I used the Metropolis-Hastings (MH) algorithm to sample particles from the MENT distribution function. I chose MH because it does not require a differentiable target distribution and is simple to code. We start with a set of points at random locations \(x_t\) in the phase space. Then we sample another point \(x_*\) from a jumping distribution \(q\), which we take to be a Gaussian. The new point is accepted or rejected according to the following procedure: \[\begin{equation} {x}_{t + 1} = \begin{cases} {x}_* & \text{if}\ r \leq \pi({x}_* | {x}_t), \\ {x}_t & \text{otherwise}, \end{cases} \end{equation}\] where \[\begin{equation} \pi({x}_* | {x}_t) = \text{min} \left( 1, \frac{ \rho({x}_*) }{ \rho({x}_t) } \frac{ q({x}_t | {x}_*) }{ q({x}_* | {x}_t) } \right), \end{equation}\] where \(r \in [0, 1]\) is a random number.
MH converges to the target distribution in the long run, but its performance is highly dependent on the jumping distribution. Too wide, and most points will be rejected; too narrow, and it will take forever to explore the space. Although there’s a whole literature on tuning and diagnosing MCMC, I just tuned the width of the Gaussian jumping distribution until the acceptance rate was ~0.25-0.5 and checked that the projections/distribution didn’t look too strange. I sampled around \(5 \times 10^5\) particles with 500-1000 chains, and all chains gave pretty much the same result, so I was fairly confident that the chains converged. Sampling this huge number of particles can be pretty fast using a vectorized MCMC implementation.
Here are the measured vs. simulated projections of the 6D distribution after a few MENT iterations:
Not bad! I don’t see any major errors. Here are the 1D and 2D marginal projections of the reconstructed 6D MENT distribution compared to GPSR:
The plots look similar, with the biggest differences in the longitudinal projections, where MENT is smoother. This is some evidence that the problem is well-constrained. The fit errors are small for both models.
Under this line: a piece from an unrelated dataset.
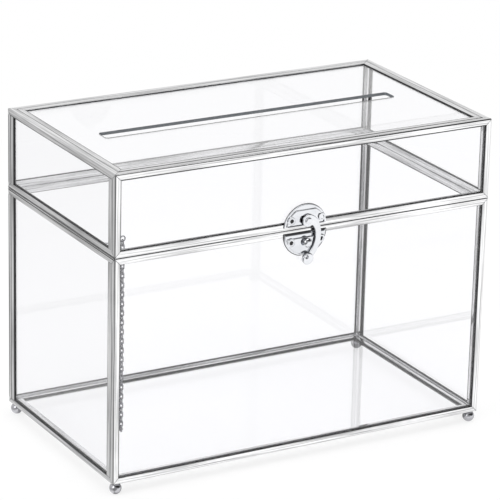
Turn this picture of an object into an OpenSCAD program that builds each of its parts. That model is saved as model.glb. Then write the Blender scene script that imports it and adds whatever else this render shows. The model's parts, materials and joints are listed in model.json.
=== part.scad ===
// Wedding card box: a glass case in a mitred came frame, with a hinged glass lid, a card slot,
// a swing-hook hasp, ball feet and an inside stay chain.
// Millimetres, +Z up, front towards -Y, origin under the middle of the case on the ground.

/* [Case] */
// Width of the case, left to right
case_w = 260; // [200:1:340]
// Depth of the case, front to rear
case_d = 146; // [120:1:200]
// Height of the case frame, bottom to top
case_h = 195; // [160:1:260]
// Height of the split between body and lid, above the frame's bottom
split_h = 143.5; // [110:0.5:150]
// Gap between the body rim and the lid rim
rim_gap = 0.3; // [0.2:0.05:0.6]

/* [Came] */
// Thickness of the came's sheet metal
came_t = 0.6; // [0.5:0.05:0.8]
// Width of the narrow outer flanges
flange_w = 3.8; // [3.6:0.1:6]
// Width of the broad outer flanges, on the lid's top, the case's bottom and the side panes
broad_w = 8.2; // [6.1:0.1:9.5]
// Reach of the narrow inner flanges from the outer corner
narrow_w = 4.6; // [4.2:0.1:6]
// Reach of the wide inner flanges from the outer corner
wide_w = 8.6; // [6.5:0.1:10]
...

Here are blurred histograms of 90,000 particles sampled from the MENT and GPSR reconstructions compared to the measured histograms.
I know the MCMC algorithm is not perfect, so I’m not completely convinced that all features in the MENT distribution are suggested by the data. In other words, the entropy may be slightly lower than maximum due to unconverged MCMC chains. The longitudinal distribution is very thin, which I would expect to give MH trouble. However, the distribution matches the data and has a slightly higher entropy than the GPSR reconstruction, so I think I got reasonably close to the entropy maximum. There’s room to explore other sampling methods or improvements to MH.